5. Results From Other Climate Models

[17] Similar abrupt reductions in the September Arctic ice cover are present in a number of future climate projections by other models participating in the IPCC-AR4 (Auxiliary Material). In fact, six of an additional 15 models archived on the IPCC data center, also exhibit abrupt September ice retreat in their A1B scenario runs. The length of the transitions varies from 3 to 8 years among the models. Of the models that do not simulate abrupt reductions, four have an unrealistic late 20th century ice extent and/or thickness. This likely influences the possibility that abrupt transitions are simulated in the models. Other aspects that may affect the simulation of abrupt events, including the intrinsic variability in ice thickness and extent as assessed from the 20th century simulations and differing sea ice model physics and resolution, have also been considered but no clear relationship between these properties and the presence or absence of abrupt transitions has been identified. Instead, multiple factors including the simulated climatology, strength of feedback mechanisms, and modeled intrinsic variability play a complex and interacting role in the future sea ice trajectory from the models.

[18] The future emissions scenario used to force the model affects the likelihood of abrupt sea ice reductions. In models forced with anthropogenic greenhouse gas levels increasing at a slower rate (the SRES B1 scenario), only three of 15 models obtain abrupt transitions lasting from 3–5 years.
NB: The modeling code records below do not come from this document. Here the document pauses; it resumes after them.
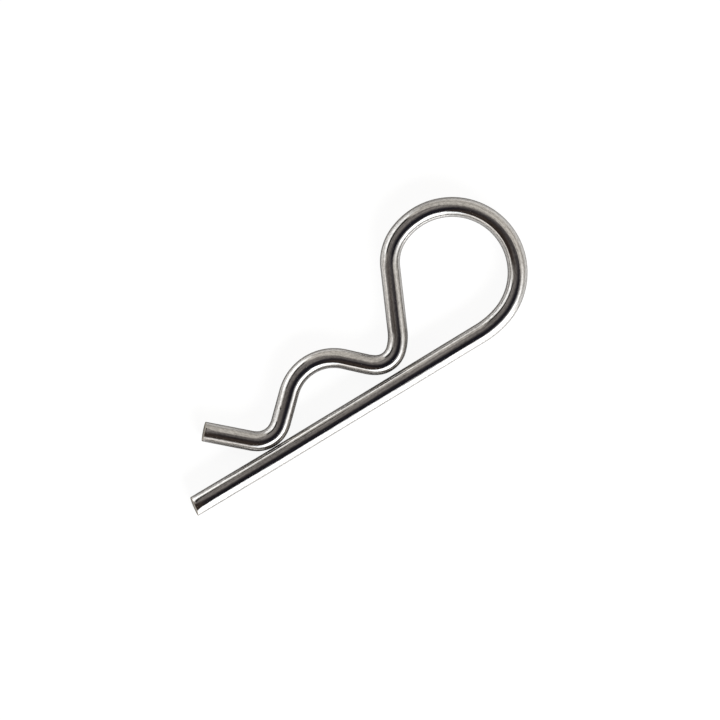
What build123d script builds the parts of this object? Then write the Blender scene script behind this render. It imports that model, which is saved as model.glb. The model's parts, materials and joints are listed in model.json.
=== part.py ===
"""Spring cotter pin (R-clip), bent from one length of round spring wire.

The clip lies flat in the XY plane. Its straight leg runs along X through the
cross hole of a shaft, and the wavy leg springs over the outside of that shaft.
The origin is the middle of the shaft seat, on the leg's axis and in the mid-plane
of the wire. +X points to the eye, +Y to the wavy leg and +Z out of the flat side.

From tip to toe the wire is a straight leg, an open eye, a neck, a first crest, a
hump over the shaft, a second crest that bears on the leg, and a turned-up toe.
"""

from build123d import *
from dataclasses import dataclass
from math import asin, atan2, cos, degrees, hypot, radians, sin, sqrt, tan
import os

# Wire
wire_diameter = 4.0
edge_break = 0.3

# Straight leg: past the second crest its tip has taken a slight set upward
tip_length = 17.0
tip_set_angle = 0.45
tip_set_radius = 400.0
tip_cut_angle = 7.5

# Eye: it opens out of the leg gently and closes through a tighter shoulder
eye_inside_radius = 11.1
eye_entry_inside_radius = 16.2
eye_entry_turn = 17.0
shoulder_inside_radius = 7.35
shoulder_turn = 41.0
neck_length = 12.8

# First crest: it stops short of the leg
first_crest_gap = 0.82
first_crest_inside_radius = 2.2
first_crest_lead_in_radius = 8.1
first_crest_lead_in_turn = 21.5
first_crest_lead_out_radius = 6.25
first_crest_lead_out_turn = 13.5

# Hump: the seat height is from the leg's axis to the inside of the wire, and the
# links are the straights that join the hump to the two crests
seat_height = 10.35
hump_inside_radius = 7.3
first_link_length = 4.6
second_link_length = 6.1

# Second crest: it bears on the leg, drawn with a hair of clearance
second_crest_clearance = 0.05
second_crest_inside_radius = 2.8
second_crest_lead_radius = 5.5
second_crest_lead_turn = 9.0

# Toe: turned up to lead the clip onto the shaft
toe_rise = 42.3
toe_length = 9.65

wire_radius = wire_diameter / 2
LEFT, RIGHT = 1, -1


@dataclass
class Bend:
    """A bend of the wire's centreline, softened where it meets each straight.

    The core has one radius about the centre. A lead is an arc of another radius
    that turns by its own angle between the core and the straight.
    """

    centre: Vector
    radius: float
    side: int
    lead_in_radius: float = 0.0
    lead_in_turn: float = 0.0
    lead_out_radius: float = 0.0
    lead_out_turn: float = 0.0


def along(heading):
    """Unit vector of travel, the heading in degrees from +X."""
    return Vector(cos(radians(heading)), sin(radians(heading)))


def reach(radius, lead_radius, lead_turn):
    """Distance from a bend's centre to the straight that its lead runs into."""
    return radius + (lead_radius - radius) * (1 - cos(radians(lead_turn)))


def carry(radius, lead_radius, lead_turn):
    """How far past the square to its centre a bend's lead meets the straight."""
    return (lead_radius - radius) * sin(radians(lead_turn))


def reach_in(bend):
    return reach(bend.radius, bend.lead_in_radius, bend.lead_in_turn)


def reach_out(bend):
    return reach(bend.radius, bend.lead_out_radius, bend.lead_out_turn)


def carry_in(bend):
    return carry(bend.radius, bend.lead_in_radius, bend.lead_in_turn)


def carry_out(bend):
    return carry(bend.radius, bend.lead_out_radius, bend.lead_out_turn)


def spread(before, after, straight):
    """Distance in X between two opposite bends joined by a straight of this length."""
    square = reach_out(before) + reach_in(after)
    run = straight + carry_out(before) + carry_in(after)
    rise = before.centre.Y - after.centre.Y
    return sqrt(square**2 + run**2 - rise**2)


def straight_heading(before, after):
    """Heading of the straight that touches one bend and then the next."""
    gap = after.centre - before.centre
    offset = after.side * reach_in(after) - before.side * reach_out(before)
    return degrees(atan2(gap.Y, gap.X) - asin(offset / hypot(gap.X, gap.Y))) % 360


def shift_to(bend, x):
    """Move a bend along the leg and keep its height."""
    bend.centre = Vector(x, bend.centre.Y)


def place_bends():
    """The four bends in the wire's order, spaced outward from the hump.

    The heights come from the leg, the seat and the gaps, and the places along the
    leg from the straights between the bends.
    """
    eye_radius = eye_inside_radius + wire_radius
    entry_radius = eye_entry_inside_radius + wire_radius
    eye = Bend(
        centre=Vector(0, reach(eye_radius, entry_radius, eye_entry_turn)),
        radius=eye_radius,
        side=LEFT,
        lead_in_radius=entry_radius,
        lead_in_turn=eye_entry_turn,
        lead_out_radius=shoulder_inside_radius + wire_radius,
        lead_out_turn=shoulder_turn,
    )
    first_radius = first_crest_inside_radius + wire_radius
    first_crest = Bend(
        centre=Vector(0, wire_diameter + first_crest_gap + first_radius),
        radius=first_radius,
        side=RIGHT,
        lead_in_radius=first_crest_lead_in_radius + wire_radius,
        lead_in_turn=first_crest_lead_in_turn,
        lead_out_radius=first_crest_lead_out_radius + wire_radius,
        lead_out_turn=first_crest_lead_out_turn,
    )
    hump = Bend(
        centre=Vector(0, seat_height - hump_inside_radius),
        radius=hump_inside_radius + wire_radius,
        side=LEFT,
    )
    second_radius = second_crest_inside_radius + wire_radius
    second_crest = Bend(
        centre=Vector(0, wire_diameter + second_crest_clearance + second_radius),
        radius=second_radius,
        side=RIGHT,
        lead_in_radius=second_crest_lead_radius + wire_radius,
        lead_in_turn=second_crest_lead_turn,
        lead_out_radius=second_crest_lead_radius + wire_radius,
        lead_out_turn=second_crest_lead_turn,
    )
    shift_to(first_crest, spread(first_crest, hump, first_link_length))
    shift_to(eye, first_crest.centre.X + spread(eye, first_crest, neck_length))
    shift_to(second_crest, -spread(hump, second_crest, second_link_length))
    return eye, first_crest, hump, second_crest


def add_straight(path, length):
    """Lengthen the path by a straight, in the direction in which it ends."""
    start, heading = path[-1]
    path.append((start + length * along(heading), heading))
    return Line(start, path[-1][0])


def add_arc(path, radius, turn):
    """Lengthen the path by an arc. A positive turn, in degrees, goes left."""
    start, heading = path[-1]
    arc = JernArc(start=start, tangent=along(heading), radius=radius, arc_size=turn)
    path.append((arc @ 1, heading + turn))
    return arc


def add_bend(path, bend, heading_out):
    """Lengthen the path by a bend's lead-in, core and lead-out."""
    whole_turn = (heading_out - path[-1][1]) * bend.side
    core_turn = whole_turn - bend.lead_in_turn - bend.lead_out_turn
    arcs = []
    if bend.lead_in_turn:
        arcs.append(add_arc(path, bend.lead_in_radius, bend.side * bend.lead_in_turn))
    arcs.append(add_arc(path, bend.radius, bend.side * core_turn))
    if bend.lead_out_turn:
        arcs.append(add_arc(path, bend.lead_out_radius, bend.side * bend.lead_out_turn))
    return arcs


def centreline():
    """The straights and tangent arcs of the wire's axis, from leg tip to toe end."""
    eye, first_crest, hump, second_crest = place_bends()
    neck_heading = straight_heading(eye, first_crest)
    first_link_heading = straight_heading(first_crest, hump)
    second_link_heading = straight_heading(hump, second_crest)

    set_start = Vector(
        second_crest.centre.X - tip_set_radius * sin(radians(tip_set_angle)),
        tip_set_radius * (1 - cos(radians(tip_set_angle))),
    )
    leg_length = eye.centre.X - carry_in(eye) - second_crest.centre.X
    tip = set_start - tip_length * along(-tip_set_angle)

    path = [(tip, -tip_set_angle)]
    runs = [add_straight(path, tip_length)]
    runs.append(add_arc(path, tip_set_radius, tip_set_angle))
    runs.append(add_straight(path, leg_length))
    runs += add_bend(path, eye, neck_heading)
    runs.append(add_straight(path, neck_length))
    runs += add_bend(path, first_crest, first_link_heading)
    runs.append(add_straight(path, first_link_length))
    runs += add_bend(path, hump, second_link_heading)
    runs.append(add_straight(path, second_link_length))
    runs += add_bend(path, second_crest, 180 - toe_rise)
    runs.append(add_straight(path, toe_length))
    return runs


def wire_along(run):
    """Round wire over one straight or arc of the centreline."""
    section = Plane(origin=run @ 0, z_dir=run % 0) * Circle(wire_radius)
    return sweep(section, path=run)


def sheared_tip(straight):
    """The tip's wire, run past its end and sheared a little out of square."""
    outward = (straight % 0) * -1
    overrun = wire_radius * tan(radians(tip_cut_angle))
    blank = wire_along(Line((straight @ 0) + outward * overrun, straight @ 1))
    shear = Plane(origin=straight @ 0, z_dir=outward.rotate(Axis.Z, -tip_cut_angle))
    return split(blank, bisect_by=shear, keep=Keep.BOTTOM)


def spring_wire():
    """The whole clip, with the edges of its two cut ends broken."""
    tip, *rest = centreline()
    wire = sheared_tip(tip) + [wire_along(run) for run in rest]
    cut_ends = wire.faces().filter_by(GeomType.PLANE)
    return fillet(cut_ends.edges(), edge_break)


os.makedirs("parts", exist_ok=True)
export_step(spring_wire(), "parts/spring_wire.step")
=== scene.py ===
"""Spring cotter pin: the polished look of one bent wire, on a pale stage.

The file is laid out as an add-on and is run as a script. Lengths are in metres and
the frame is the clip's own: the origin is the middle of the shaft seat, +X points
along the straight leg to the eye, +Y to the wavy leg and +Z out of the flat side.
"""

import json
from math import asin, atan2, cos, hypot, pi, radians, sin, sqrt, tan
from typing import NamedTuple

import bpy
import numpy as np
from bpy.props import FloatProperty, FloatVectorProperty, IntProperty, PointerProperty
from mathutils import Matrix


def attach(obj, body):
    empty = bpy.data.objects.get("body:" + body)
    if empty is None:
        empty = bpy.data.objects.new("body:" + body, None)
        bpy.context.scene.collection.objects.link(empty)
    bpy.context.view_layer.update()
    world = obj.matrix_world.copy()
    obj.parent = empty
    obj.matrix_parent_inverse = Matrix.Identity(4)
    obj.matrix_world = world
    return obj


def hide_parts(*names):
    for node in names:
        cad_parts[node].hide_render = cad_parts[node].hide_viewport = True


bl_info = {
    "name": "Spring Cotter Pin",
    "version": (1, 0, 0),
    "blender": (4, 5, 0),
    "location": "3D View > Sidebar > Spring Cotter",
    "description": "Builds a clip of polished spring wire and the pale stage that it lies on",
    "category": "Object",
}

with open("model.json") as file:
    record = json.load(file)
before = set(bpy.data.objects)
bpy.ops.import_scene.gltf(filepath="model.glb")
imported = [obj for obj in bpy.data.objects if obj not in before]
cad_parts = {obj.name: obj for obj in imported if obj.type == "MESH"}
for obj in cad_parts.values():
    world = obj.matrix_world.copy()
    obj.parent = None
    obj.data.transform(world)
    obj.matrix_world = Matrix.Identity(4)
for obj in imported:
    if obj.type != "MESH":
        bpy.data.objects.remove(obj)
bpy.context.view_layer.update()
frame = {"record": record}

MM = 0.001
LEFT, RIGHT = 1, -1
record_metal = frame["record"]["materials"][0]["base_color"]


def length(name, description, millimetres):
    """A length, its default written in millimetres."""
    return FloatProperty(
        name=name, description=description, default=millimetres * MM, unit="LENGTH", precision=5
    )


def angle(name, description, degrees):
    """An angle, its default written in degrees."""
    return FloatProperty(
        name=name, description=description, default=radians(degrees), subtype="ANGLE"
    )


def colour(name, description, rgb):
    """A linear colour."""
    return FloatVectorProperty(
        name=name, description=description, default=rgb, subtype="COLOR", size=3, min=0, max=1
    )


def share(name, description, value):
    """A plain number from 0 to 1."""
    return FloatProperty(name=name, description=description, default=value, min=0, max=1)


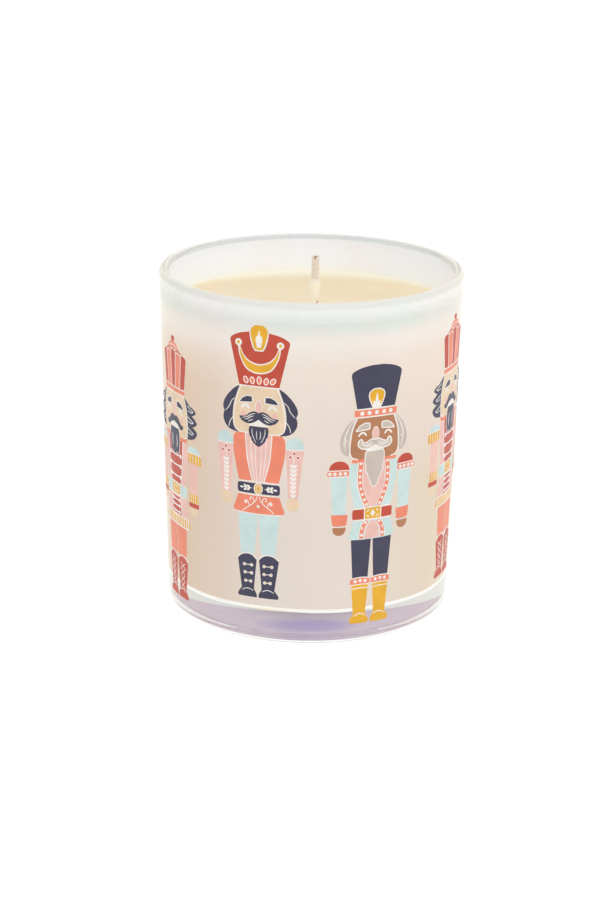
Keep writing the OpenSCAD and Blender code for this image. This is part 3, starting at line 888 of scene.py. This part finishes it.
def red_figure():
    """Red shako with a plate and a chain, long dark hair, coral coat, mint legs, dark boots."""
    f = Figure()
    hat = sym([(5.35, 57.2)] + curve([(7.75, 67.9), (7.85, 68.9), (7.3, 69.6), (5.4, 70.6),
            (2.6, 71.25)]))
    f.put("red", FIELD, hat)
    plate = sym(curve([(0.85, 66.7), (1.3, 67.4), (1.9, 69.3), (2.25, 71.2), (1.9, 72.4), (0.9, 73.1)]))
    f.white(DETAIL, sym([(1.05, 66.35), (1.7, 67.3), (2.3, 69.3), (2.55, 71.25)]))
    f.put("gold", FINE, plate)
    f.white(OVER, rounded(sym([(0.55, 67.35), (0.9, 69.2), (0.85, 70.0), (0.3, 70.5), (0.1, 71.8)]),
            0.15))
    f.white(DETAIL, swag([(0, 63.05), (2.4, 63.7), (4.1, 65.2), (5.0, 67.2), (5.5, 68.0)],
            [(0, 60.4), (3.3, 61.45), (5.2, 64.7), (5.65, 67.4)]))
    f.put("gold", FINE, swag([(0, 62.7), (2.6, 63.4), (4.2, 64.9), (5.2, 67.2)],
            [(0, 60.75), (3.1, 61.75), (4.95, 64.9), (5.2, 67.2)]))
    f.whites(OVER, disc(5.5, 68.2, 0.95))
    f.both("gold", LAST, disc(5.5, 68.2, 0.42))
    for x, y, tilt, ry in ((-3.5, 58.6, 22, 0.95), (-1.75, 58.6, 10, 0.95), (0.1, 58.75, 0, 1.05),
            (1.95, 58.6, -12, 0.95), (3.7, 58.7, -38, 0.95)):
        f.white(DETAIL, oval(x, y, 0.7, ry + 0.06, tilt))
        f.put("coral", FINE, oval(x, y, 0.44, ry - 0.22, tilt))
    f.white(DETAIL, line([(-5.3, 56.95), (0, 57.1), (5.4, 56.95)], 0.28))

    hair = curve([(5.2, 57.0), (6.9, 55.9), (8.7, 54.0), (9.8, 52.2), (10.1, 50.7), (9.7, 49.6)]) \
        + curve([(10.05, 48.4), (9.85, 46.9), (8.8, 45.4), (7.3, 44.7), (5.6, 44.5)]) \
        + curve([(7.1, 46.6), (7.25, 48.9), (6.9, 52), (6.0, 54.8)])
    f.both("navy", FIELD, hair)
    draw_head(f, "tan", face_outline(56.8, 4.9, 44.7, 6.9), 0.3)
    f.whites(DETAIL, line([(6.6, 53.4), (7.6, 52.4), (8.2, 51.0), (9.4, 49.6)], 0.2, 0.3),
             line([(7.2, 48.2), (8.0, 47.0), (8.4, 45.5)], 0.2, 0.3))
    f.white(DETAIL, rule(4.9, 44.7, 44.65, 0.3))
    draw_face(f, 51.6, "navy", 0.26, 0.75)
    f.both("pink", DETAIL, disc(4.2, 49.55, 0.72))
    f.white(DETAIL, sym(curve([(2.6, 46.6), (2.4, 47.4), (1.2, 48.1), (0, 48.5)])))
    draw_drooping_moustache(f, "navy", 50.1)
    beard = sym(curve([(2.3, 46.5), (2.65, 45.8), (2.45, 44.0), (1.5, 42.3), (0.2, 41.2)]))
    f.put("navy", FINE, beard)
    f.whites(FINE, line([(1.7, 46.0), (1.75, 44.9), (1.3, 43.4), (0.7, 42.3)], 0.17, 0.4),
             line([(0.5, 45.3), (0.55, 44.3), (0.4, 43.1)], 0.17, 0.4))

    f.put("coral", FIELD, sym([(5.45, 31.8)]
            + curve([(6.9, 38.5), (7.1, 41.5), (6.9, 43.5), (6.1, 44.5)])))
    f.put("pink", DETAIL, sym(curve([(1.6, 31.9), (2.9, 37), (3.3, 40.5), (3.6, 44.5)])))
    f.whites(FINE, line([(3.6, 44.5), (3.3, 40.5), (2.9, 37), (1.6, 31.9)], 0.28, 0.1),
             line([(2.1, 43.6), (2.0, 40.5), (1.7, 36.5), (1.0, 32)], 0.2, 0.3),
             line([(0.75, 41.4), (0.75, 38), (0.45, 32)], 0.2, 0.3))
    draw_arm(f, "mint", "pink", "tan", (41.2, 2.45, 3.1), (28.0, 2.35, 1.25), 26.3)
    f.whites(DETAIL, line([(7.2, 41.1), (9.5, 40.95), (11.9, 41.1)], 0.28),
             line([(9.3, 39.4), (9.25, 37.4)], 0.2))
    buds = ((9.35, 40.1), (8.35, 39.1), (10.3, 39.0))
    f.dots("white_lines", DETAIL, buds, 0.52)
    f.dots("red", FINE, buds, 0.34)
    for i in range(8):
        y, half = 36.7 - 1.14 * i, 0.98 - 0.03 * i
        f.whites(DETAIL, curve([(9.2, y - 0.62), (9.2 + half, y + 0.1), (9.2 + half * 0.6, y + 0.55),
                (9.2, y + 0.25), (9.2 - half * 0.6, y + 0.55), (9.2 - half, y + 0.1)], 3, True))
    f.put("navy", FIELD, block(5.8, 28.5, 31.3, 0.8))
    f.white(DETAIL, rule(5.4, 31.5, 31.85, 0.26), rule(5.4, 28.25, 28.1, 0.26),
            oval(0, 29.9, 1.25, 1.6))
    f.put("gold", FINE, oval(0, 29.9, 0.98, 1.32))
    f.white(OVER, band(oval(0, 29.9, 0.55, 0.85), 0.2))
    f.whites(DETAIL, line([(1.7, 29.9), (3.2, 29.95), (5.1, 29.9)], 0.18, 0.3),
             oval(2.7, 30.3, 0.5, 0.28, 35), oval(2.7, 29.5, 0.5, 0.28, -35),
             oval(3.6, 30.35, 0.5, 0.3, 35), oval(3.6, 29.45, 0.5, 0.3, -35),
             oval(4.6, 29.9, 0.5, 0.26))
    f.put("coral", FIELD, sym([(5.6, 28.0)]
            + curve([(6.6, 25.3), (7.05, 24.0), (6.5, 23.45), (3.5, 23.15)])))
    f.whites(DETAIL, line([(0.3, 27.8), (0.7, 26.6), (1.9, 25.4), (3.3, 24.4), (4.3, 23.5)], 0.24, 0.2),
             line([(1.1, 26.1), (1.3, 27.1), (1.9, 27.5), (2.3, 27.0), (1.9, 26.6)], 0.24, 0.2),
             line([(2.5, 25.0), (2.7, 26.0), (3.3, 26.5), (3.8, 26.0), (3.3, 25.6)], 0.24, 0.2),
             disc(3.35, 25.95, 0.3))
    f.white(DETAIL, oval(0, 25.1, 0.42, 0.4), rule(5.9, 23.15, 23.0, 0.26))
    f.both("mint", FIELD, [(0.2, 23.1), (0.2, 21.9), (0.95, 12.0), (4.9, 12.0), (5.65, 23.1)])
    draw_boots(f, "navy")
    for y, a, b in ((8.9, 1.75, 3.85), (6.7, 1.75, 3.65), (4.4, 1.95, 3.45)):
        f.whites(DETAIL, line([(a, y), (b, y)], 0.2))
        f.dots("white_lines", FINE, ((a, y), (b, y)), 0.44)
        f.dots("gold", OVER, ((a, y), (b, y)), 0.2)
    ankle(f, 2.15)
    return f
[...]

In simulations with anthropogenic greenhouse gas levels increasing at a faster rate (the SRES A2 scenario), seven of 11 models with available data obtain an abrupt retreat in the ice cover. The abrupt events in these runs last from 3–10 years and typically have larger rates of change.

6. Concluding Remarks

[19] The possibility of abrupt transitions in the future Arctic sea ice has consequences for the entire Arctic system. Here we have shown that CCSM3 climate model projections suggest that abrupt changes in the summer Arctic sea ice cover are quite likely and can occur early in the 21st century, with the earliest event in approximately 2015. These transitions are associated with an increased open water formation efficiency for a given melt rate as the ice thins. The surface albedo feedback accelerates the ice retreat as more solar radiation is absorbed in the surface ocean, increasing ice melt. Additionally, rapid increases in ocean heat transport to the Arctic generally lead and possibly trigger the events.

[20] An analysis of additional climate models and future forcing scenarios indicates that abrupt transitions in the Arctic summer ice cover are not only present in the CCSM3 model but occur in numerous other projections of the future Arctic sea ice. Reductions in future greenhouse gas emissions reduce the likelihood and severity of such events. A recent study [Winton, 2006] also indicates that under higher emissions scenarios some climate models exhibit abrupt transitions to completely ice-free conditions as first year ice is also lost. Abrupt transitions such as those exhibited by climate models would undoubtedly further strain adaptation of ecosystems and native peoples to climate change.